L'action de l'abbé Michel a ainsi permis de constituer ces deux bibliothèques à partir du dépôt des doubles. Favier rapporte que, en 1816, le maire s'interrogeant sur ce qui était advenu des 50000 volumes déposés à la Visitation, il se vit répondre par les bibliothécaires de la ville que "Monseigneur l'Evêque ayant dû faire dans ce dépôt, comme dans ceux du même genre qui existent dans plusieurs points du département, un choix des ouvrages les plus utiles au Séminaire de son diocèse, ce qui reste ne présente pas beaucoup d'importance.". Les restes de ce dépôt, sans valeur et dépareillés, furent partiellement vendus au poids en 1817.

En 1904

les Dominicains sont expulsés, mais l'évêché obtient de la justice de conserver la bibliothèque de l'abbé Michel qui rejoint les collections du Grand Séminaire.
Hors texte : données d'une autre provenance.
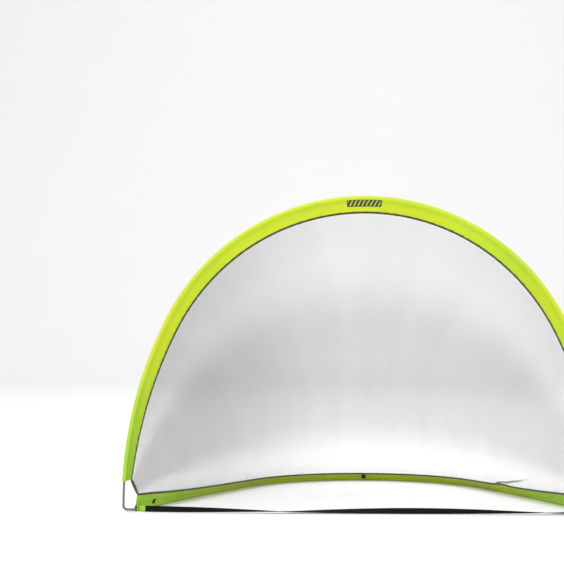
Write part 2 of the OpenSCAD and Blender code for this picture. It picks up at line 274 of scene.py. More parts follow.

Lors de la Séparation de l'Eglise et de l'Etat, en 1905-1906, l'hôtel des Missions Royales est confisqué, ainsi que plusieurs imprimés et manuscrits de la bibliothèque du Grand Séminaire (environ 300 volumes), au profit de la Bibliothèque Municipale.

Le Grand Séminaire et sa bibliothèque s'installèrent alors dans la chartreuse de Bosserville, puis dans les bâtiments actuels construits à cet effet en 1935-1936, à Villers les Nancy, par l'architecte Criqui. Une partie importante des bâtiments fut consacrée à la Bibliothèque; les 4 km de rayonnages des magasins permettent de conserver les livres anciens ainsi que l'intégralité du fonds Michel. Le fonds ancien (antérieur à la Révolution) s'est accru par diverses donations; il est évalué à environ 50000 volumes.